# MATERIAL PROVIDED start
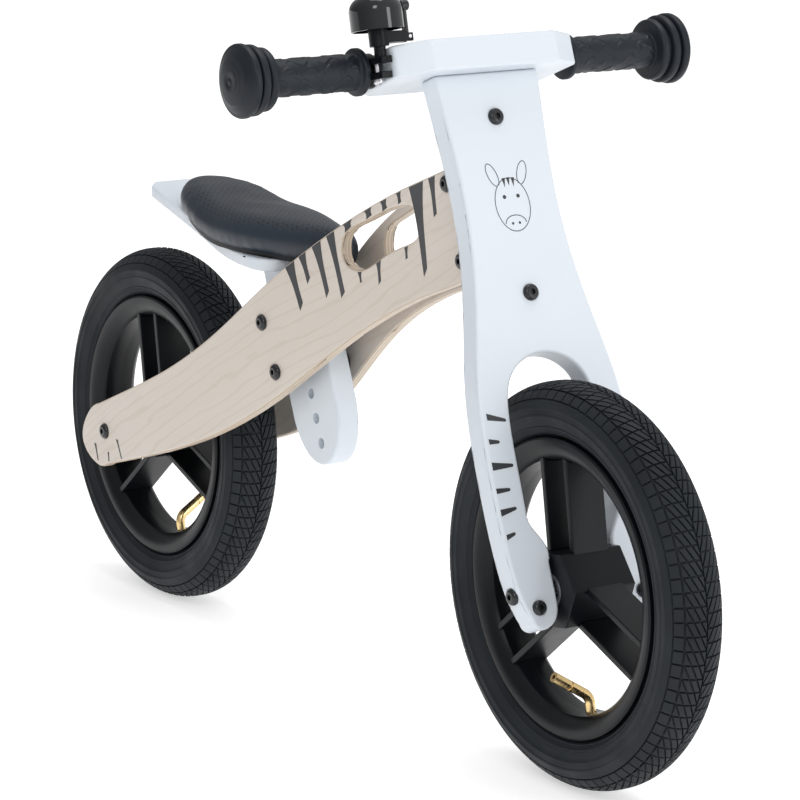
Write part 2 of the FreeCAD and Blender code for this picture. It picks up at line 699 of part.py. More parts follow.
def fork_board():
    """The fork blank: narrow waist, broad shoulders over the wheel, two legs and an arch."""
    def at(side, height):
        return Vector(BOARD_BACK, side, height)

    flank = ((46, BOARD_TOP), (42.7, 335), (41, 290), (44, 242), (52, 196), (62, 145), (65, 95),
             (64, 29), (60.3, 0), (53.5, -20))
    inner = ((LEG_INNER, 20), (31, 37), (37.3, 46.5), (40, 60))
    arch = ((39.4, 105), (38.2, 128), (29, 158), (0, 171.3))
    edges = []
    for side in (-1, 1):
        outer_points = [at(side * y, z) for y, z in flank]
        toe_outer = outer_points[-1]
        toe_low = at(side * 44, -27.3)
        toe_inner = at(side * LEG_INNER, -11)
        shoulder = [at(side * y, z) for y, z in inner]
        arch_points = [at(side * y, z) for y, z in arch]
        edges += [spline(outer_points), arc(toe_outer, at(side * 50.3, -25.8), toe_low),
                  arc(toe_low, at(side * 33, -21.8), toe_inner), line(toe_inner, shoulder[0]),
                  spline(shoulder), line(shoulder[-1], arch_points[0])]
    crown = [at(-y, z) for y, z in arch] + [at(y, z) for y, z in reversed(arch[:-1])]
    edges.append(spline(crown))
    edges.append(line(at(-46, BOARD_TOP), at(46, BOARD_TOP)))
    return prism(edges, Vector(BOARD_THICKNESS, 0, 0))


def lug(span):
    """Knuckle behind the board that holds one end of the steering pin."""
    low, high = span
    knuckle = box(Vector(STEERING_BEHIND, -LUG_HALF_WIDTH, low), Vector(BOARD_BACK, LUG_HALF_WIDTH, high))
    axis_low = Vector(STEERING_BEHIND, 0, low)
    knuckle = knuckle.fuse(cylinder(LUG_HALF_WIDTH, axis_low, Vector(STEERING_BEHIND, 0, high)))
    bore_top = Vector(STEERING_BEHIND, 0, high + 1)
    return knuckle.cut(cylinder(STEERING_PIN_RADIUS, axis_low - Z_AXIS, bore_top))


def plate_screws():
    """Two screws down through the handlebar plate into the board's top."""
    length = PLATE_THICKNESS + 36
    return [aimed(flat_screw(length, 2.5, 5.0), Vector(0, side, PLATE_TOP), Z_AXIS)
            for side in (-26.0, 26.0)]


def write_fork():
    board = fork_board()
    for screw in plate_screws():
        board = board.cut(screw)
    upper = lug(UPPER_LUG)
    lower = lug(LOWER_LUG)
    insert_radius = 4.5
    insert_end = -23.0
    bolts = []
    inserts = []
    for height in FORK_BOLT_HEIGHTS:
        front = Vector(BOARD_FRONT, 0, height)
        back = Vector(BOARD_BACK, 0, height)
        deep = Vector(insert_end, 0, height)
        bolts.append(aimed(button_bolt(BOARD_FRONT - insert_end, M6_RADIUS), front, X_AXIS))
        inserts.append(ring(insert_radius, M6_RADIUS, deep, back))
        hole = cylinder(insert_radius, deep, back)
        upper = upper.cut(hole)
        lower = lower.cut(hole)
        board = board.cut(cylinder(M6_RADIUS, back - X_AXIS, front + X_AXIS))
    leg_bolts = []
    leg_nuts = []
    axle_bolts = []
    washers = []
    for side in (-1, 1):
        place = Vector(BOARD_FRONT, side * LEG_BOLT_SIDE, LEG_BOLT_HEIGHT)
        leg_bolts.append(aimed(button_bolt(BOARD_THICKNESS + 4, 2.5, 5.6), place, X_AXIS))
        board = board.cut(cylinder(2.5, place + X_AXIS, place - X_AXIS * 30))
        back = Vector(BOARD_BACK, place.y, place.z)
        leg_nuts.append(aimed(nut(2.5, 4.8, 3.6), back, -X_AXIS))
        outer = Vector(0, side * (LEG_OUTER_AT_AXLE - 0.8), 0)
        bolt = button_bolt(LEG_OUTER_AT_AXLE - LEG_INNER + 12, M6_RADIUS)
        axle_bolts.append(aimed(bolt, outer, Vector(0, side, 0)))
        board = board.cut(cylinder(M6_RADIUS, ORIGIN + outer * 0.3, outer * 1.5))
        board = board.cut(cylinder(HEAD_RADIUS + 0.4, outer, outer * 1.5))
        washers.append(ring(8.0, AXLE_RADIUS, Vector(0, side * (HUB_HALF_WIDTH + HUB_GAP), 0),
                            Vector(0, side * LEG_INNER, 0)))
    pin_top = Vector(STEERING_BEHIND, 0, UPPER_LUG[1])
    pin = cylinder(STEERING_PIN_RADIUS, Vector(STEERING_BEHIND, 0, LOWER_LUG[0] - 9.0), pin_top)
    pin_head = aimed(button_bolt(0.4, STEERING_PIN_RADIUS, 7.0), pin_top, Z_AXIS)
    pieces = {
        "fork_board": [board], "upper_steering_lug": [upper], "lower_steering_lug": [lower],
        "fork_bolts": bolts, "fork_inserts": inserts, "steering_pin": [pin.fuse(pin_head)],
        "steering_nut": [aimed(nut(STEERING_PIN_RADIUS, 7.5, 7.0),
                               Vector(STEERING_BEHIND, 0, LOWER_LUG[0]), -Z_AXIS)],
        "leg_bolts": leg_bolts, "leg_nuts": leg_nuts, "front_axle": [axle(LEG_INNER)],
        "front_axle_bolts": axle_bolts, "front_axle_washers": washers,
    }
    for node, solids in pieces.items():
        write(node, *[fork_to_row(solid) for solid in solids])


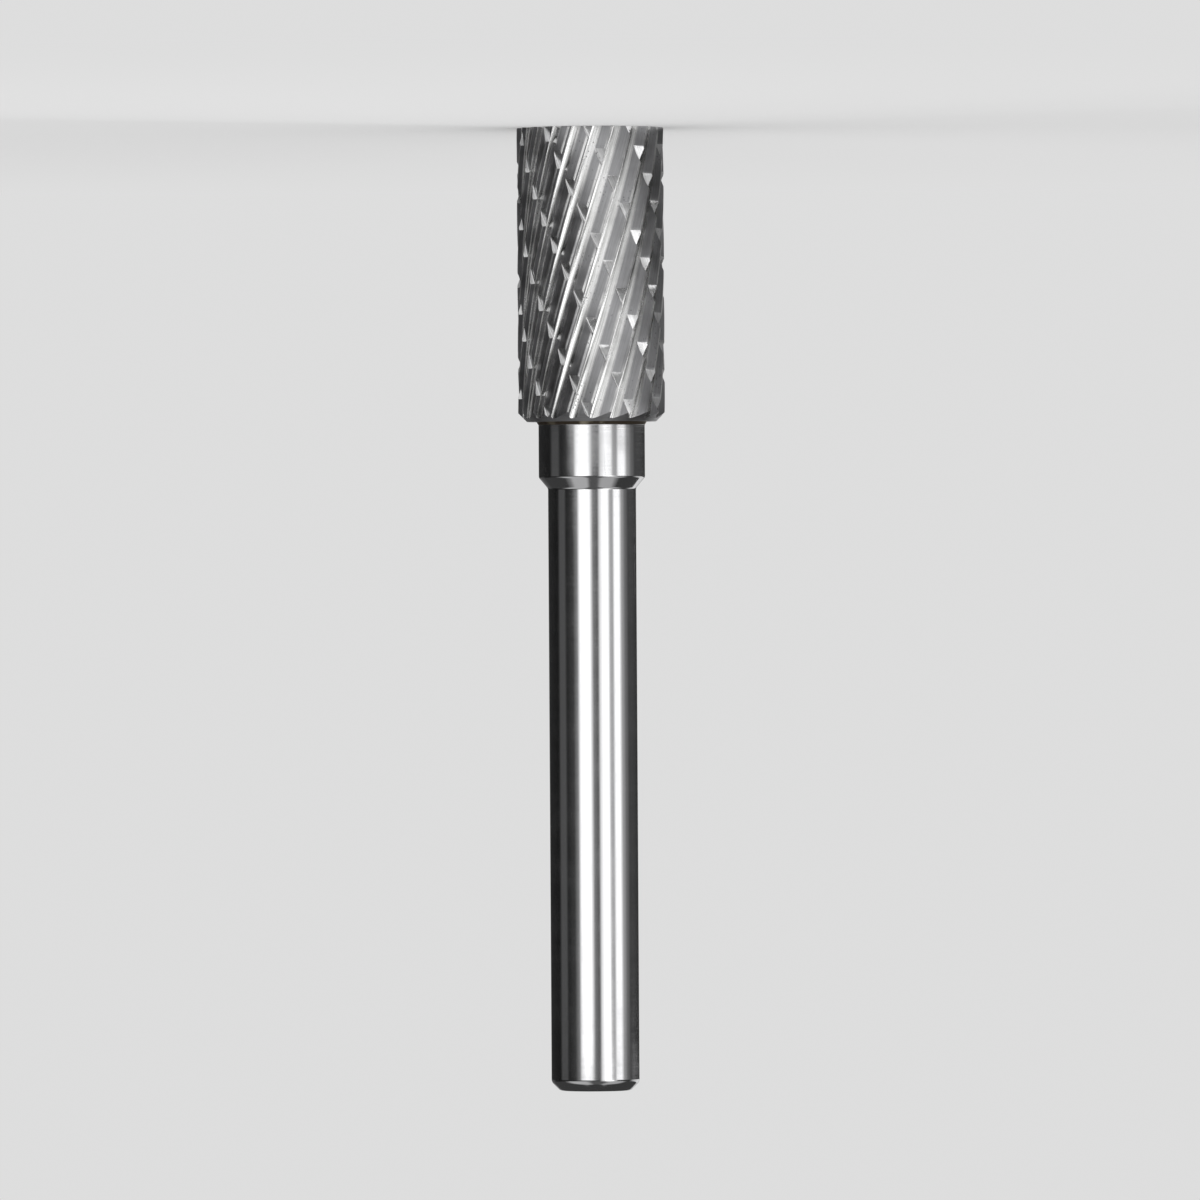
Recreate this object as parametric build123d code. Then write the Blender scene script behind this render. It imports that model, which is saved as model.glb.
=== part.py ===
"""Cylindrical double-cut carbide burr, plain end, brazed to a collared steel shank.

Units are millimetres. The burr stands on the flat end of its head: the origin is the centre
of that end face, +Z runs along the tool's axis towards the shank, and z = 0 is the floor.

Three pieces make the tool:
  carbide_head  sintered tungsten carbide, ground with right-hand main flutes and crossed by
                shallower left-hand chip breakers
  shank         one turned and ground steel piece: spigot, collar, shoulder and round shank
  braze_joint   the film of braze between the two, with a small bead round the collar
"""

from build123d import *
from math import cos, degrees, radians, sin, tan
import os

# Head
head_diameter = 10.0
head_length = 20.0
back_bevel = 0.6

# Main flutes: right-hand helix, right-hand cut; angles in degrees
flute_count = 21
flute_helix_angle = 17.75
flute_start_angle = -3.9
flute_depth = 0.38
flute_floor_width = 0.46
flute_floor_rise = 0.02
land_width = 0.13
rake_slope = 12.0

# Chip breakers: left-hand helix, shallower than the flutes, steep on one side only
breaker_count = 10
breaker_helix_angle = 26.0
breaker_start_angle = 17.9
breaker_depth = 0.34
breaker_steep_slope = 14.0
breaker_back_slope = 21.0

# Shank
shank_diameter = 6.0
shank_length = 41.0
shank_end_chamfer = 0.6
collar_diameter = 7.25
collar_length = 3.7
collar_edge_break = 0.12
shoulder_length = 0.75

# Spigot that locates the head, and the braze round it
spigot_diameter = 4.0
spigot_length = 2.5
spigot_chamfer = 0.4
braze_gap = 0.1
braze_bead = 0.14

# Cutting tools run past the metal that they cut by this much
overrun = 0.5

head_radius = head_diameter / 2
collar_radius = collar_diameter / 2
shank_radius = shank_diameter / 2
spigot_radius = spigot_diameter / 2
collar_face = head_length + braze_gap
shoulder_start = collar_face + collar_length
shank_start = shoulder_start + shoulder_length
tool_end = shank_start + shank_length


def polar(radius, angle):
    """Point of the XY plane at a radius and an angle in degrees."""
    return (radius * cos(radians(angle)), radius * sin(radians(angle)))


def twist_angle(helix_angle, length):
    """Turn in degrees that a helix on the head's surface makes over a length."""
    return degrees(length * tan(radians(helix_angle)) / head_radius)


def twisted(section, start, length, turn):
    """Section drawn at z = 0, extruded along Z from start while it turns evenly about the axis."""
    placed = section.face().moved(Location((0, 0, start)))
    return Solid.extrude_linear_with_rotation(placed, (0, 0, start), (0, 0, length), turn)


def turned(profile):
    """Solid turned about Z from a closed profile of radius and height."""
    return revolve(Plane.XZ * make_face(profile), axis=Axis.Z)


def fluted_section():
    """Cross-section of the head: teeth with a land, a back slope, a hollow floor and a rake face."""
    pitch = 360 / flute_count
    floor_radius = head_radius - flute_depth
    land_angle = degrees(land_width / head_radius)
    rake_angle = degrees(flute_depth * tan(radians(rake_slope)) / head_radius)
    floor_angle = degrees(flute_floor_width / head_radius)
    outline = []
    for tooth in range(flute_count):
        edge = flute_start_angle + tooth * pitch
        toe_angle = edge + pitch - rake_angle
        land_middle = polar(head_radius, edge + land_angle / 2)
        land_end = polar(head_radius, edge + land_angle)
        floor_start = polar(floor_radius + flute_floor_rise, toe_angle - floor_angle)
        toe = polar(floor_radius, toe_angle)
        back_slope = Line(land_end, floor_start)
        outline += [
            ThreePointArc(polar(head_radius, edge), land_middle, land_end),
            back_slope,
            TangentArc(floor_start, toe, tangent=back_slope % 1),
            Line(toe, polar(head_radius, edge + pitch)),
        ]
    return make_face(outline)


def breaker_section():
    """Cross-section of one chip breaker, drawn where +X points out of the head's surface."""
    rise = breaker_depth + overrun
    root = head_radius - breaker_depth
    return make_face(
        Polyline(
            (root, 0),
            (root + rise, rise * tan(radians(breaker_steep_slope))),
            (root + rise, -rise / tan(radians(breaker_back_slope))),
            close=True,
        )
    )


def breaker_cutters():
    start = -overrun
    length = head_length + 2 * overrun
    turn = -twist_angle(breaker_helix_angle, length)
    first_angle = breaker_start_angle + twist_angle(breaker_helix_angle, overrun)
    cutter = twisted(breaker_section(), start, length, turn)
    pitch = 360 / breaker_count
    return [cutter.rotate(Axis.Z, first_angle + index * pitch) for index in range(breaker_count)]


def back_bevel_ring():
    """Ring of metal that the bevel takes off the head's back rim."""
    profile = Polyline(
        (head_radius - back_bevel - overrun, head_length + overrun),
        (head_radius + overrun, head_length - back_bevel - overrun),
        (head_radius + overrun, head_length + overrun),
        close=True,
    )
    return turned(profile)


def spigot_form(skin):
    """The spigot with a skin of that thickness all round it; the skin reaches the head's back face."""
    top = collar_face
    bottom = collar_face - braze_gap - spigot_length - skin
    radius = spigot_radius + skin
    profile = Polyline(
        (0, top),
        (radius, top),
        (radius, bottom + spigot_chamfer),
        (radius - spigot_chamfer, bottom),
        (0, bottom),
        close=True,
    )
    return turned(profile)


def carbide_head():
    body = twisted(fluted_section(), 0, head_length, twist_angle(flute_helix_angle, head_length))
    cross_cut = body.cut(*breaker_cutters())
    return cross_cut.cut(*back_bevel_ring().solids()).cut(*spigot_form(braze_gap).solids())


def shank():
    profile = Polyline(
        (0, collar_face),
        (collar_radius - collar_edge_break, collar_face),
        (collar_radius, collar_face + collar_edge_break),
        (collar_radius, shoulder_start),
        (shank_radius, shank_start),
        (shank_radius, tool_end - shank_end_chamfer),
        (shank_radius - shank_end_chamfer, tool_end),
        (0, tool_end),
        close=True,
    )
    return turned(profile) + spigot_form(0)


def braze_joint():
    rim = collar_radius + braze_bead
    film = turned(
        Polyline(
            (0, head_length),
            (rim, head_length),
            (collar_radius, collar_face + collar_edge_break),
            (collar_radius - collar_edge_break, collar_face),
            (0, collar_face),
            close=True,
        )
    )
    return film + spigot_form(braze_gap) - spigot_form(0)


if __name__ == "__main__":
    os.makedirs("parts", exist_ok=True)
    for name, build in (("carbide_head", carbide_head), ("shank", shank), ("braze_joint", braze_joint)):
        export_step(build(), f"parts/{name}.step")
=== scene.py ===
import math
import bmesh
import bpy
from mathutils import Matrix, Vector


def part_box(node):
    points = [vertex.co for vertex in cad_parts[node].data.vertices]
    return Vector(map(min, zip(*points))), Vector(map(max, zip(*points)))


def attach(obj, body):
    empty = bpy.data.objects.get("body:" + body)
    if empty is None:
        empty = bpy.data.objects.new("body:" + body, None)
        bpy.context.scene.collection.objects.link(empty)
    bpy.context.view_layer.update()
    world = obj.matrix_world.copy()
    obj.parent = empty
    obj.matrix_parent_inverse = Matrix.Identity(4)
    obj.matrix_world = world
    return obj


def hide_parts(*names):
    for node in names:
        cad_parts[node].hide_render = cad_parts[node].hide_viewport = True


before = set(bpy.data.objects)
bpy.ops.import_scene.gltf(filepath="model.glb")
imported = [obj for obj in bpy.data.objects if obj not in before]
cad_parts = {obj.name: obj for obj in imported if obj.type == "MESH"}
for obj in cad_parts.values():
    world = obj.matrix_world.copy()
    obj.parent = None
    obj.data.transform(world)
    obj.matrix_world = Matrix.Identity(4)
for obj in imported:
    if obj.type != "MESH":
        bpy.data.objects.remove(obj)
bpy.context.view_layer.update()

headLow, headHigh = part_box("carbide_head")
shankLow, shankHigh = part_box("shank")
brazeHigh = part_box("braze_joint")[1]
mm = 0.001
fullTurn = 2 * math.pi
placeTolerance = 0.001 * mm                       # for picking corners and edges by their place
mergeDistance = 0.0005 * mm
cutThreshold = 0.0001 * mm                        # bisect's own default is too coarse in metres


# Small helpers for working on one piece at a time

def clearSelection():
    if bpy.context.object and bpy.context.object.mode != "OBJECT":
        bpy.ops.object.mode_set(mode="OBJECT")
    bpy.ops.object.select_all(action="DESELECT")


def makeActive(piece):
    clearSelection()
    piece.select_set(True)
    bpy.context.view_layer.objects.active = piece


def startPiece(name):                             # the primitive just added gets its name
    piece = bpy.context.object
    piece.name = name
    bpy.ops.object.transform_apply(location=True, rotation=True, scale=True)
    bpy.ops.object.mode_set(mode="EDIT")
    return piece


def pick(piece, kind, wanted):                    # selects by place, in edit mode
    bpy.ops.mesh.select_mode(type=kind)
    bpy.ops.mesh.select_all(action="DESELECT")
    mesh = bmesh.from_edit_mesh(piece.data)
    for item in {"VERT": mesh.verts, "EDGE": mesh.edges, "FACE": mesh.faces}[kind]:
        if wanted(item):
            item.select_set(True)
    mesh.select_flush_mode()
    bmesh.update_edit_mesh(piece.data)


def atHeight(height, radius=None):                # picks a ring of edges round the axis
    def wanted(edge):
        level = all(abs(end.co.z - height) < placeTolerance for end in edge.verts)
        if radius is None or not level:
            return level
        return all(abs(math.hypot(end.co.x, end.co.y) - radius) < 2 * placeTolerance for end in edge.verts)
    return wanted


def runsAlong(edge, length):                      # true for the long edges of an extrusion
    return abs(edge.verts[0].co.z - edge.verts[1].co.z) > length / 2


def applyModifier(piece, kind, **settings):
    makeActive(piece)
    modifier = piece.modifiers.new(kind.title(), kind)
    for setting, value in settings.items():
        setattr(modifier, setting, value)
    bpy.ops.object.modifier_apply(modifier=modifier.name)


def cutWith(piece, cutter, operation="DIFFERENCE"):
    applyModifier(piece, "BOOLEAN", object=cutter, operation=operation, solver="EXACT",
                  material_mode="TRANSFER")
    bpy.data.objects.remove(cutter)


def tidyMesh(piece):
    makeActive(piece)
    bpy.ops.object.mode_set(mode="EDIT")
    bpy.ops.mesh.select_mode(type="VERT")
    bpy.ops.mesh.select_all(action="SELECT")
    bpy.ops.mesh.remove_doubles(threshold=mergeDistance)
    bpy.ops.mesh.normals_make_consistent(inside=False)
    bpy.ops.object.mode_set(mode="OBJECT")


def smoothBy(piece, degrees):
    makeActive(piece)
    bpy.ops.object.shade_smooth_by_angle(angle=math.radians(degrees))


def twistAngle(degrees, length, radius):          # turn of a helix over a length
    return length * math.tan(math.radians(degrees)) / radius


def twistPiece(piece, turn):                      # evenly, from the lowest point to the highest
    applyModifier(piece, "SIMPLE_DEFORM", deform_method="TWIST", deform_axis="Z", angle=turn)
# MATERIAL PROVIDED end
__INSTRUCTION__:
Print only the lines from the top of the data above down to the line holding "return knuckle.cut(cylinder(STEERING_PIN_RADIUS, axis_low", inclusive.

__ANSWER BELOW__:
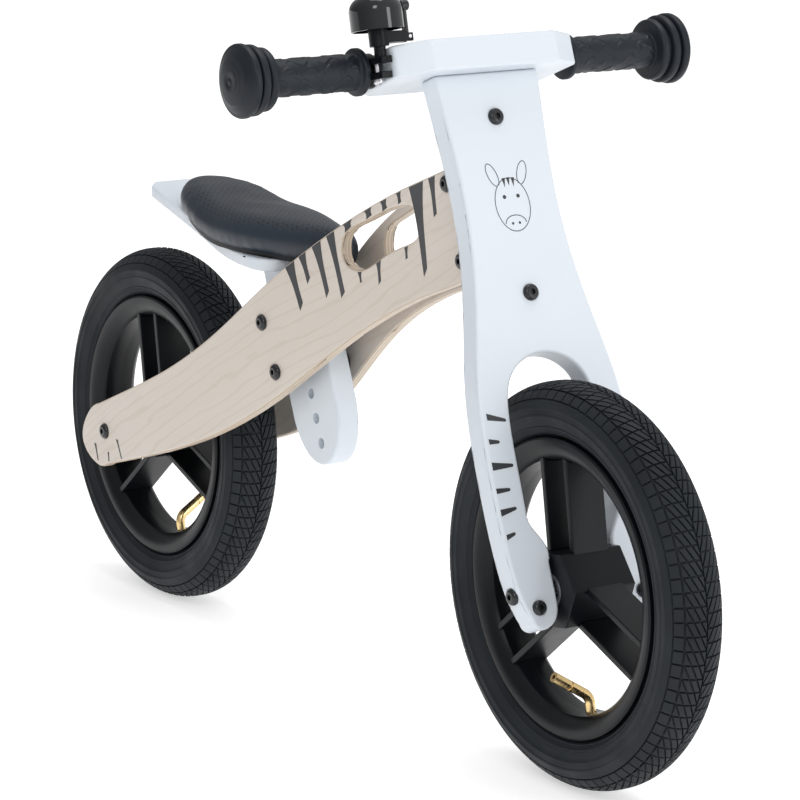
Write part 2 of the FreeCAD and Blender code for this picture. It picks up at line 699 of part.py. More parts follow.
def fork_board():
    """The fork blank: narrow waist, broad shoulders over the wheel, two legs and an arch."""
    def at(side, height):
        return Vector(BOARD_BACK, side, height)

    flank = ((46, BOARD_TOP), (42.7, 335), (41, 290), (44, 242), (52, 196), (62, 145), (65, 95),
             (64, 29), (60.3, 0), (53.5, -20))
    inner = ((LEG_INNER, 20), (31, 37), (37.3, 46.5), (40, 60))
    arch = ((39.4, 105), (38.2, 128), (29, 158), (0, 171.3))
    edges = []
    for side in (-1, 1):
        outer_points = [at(side * y, z) for y, z in flank]
        toe_outer = outer_points[-1]
        toe_low = at(side * 44, -27.3)
        toe_inner = at(side * LEG_INNER, -11)
        shoulder = [at(side * y, z) for y, z in inner]
        arch_points = [at(side * y, z) for y, z in arch]
        edges += [spline(outer_points), arc(toe_outer, at(side * 50.3, -25.8), toe_low),
                  arc(toe_low, at(side * 33, -21.8), toe_inner), line(toe_inner, shoulder[0]),
                  spline(shoulder), line(shoulder[-1], arch_points[0])]
    crown = [at(-y, z) for y, z in arch] + [at(y, z) for y, z in reversed(arch[:-1])]
    edges.append(spline(crown))
    edges.append(line(at(-46, BOARD_TOP), at(46, BOARD_TOP)))
    return prism(edges, Vector(BOARD_THICKNESS, 0, 0))


def lug(span):
    """Knuckle behind the board that holds one end of the steering pin."""
    low, high = span
    knuckle = box(Vector(STEERING_BEHIND, -LUG_HALF_WIDTH, low), Vector(BOARD_BACK, LUG_HALF_WIDTH, high))
    axis_low = Vector(STEERING_BEHIND, 0, low)
    knuckle = knuckle.fuse(cylinder(LUG_HALF_WIDTH, axis_low, Vector(STEERING_BEHIND, 0, high)))
    bore_top = Vector(STEERING_BEHIND, 0, high + 1)
    return knuckle.cut(cylinder(STEERING_PIN_RADIUS, axis_low - Z_AXIS, bore_top))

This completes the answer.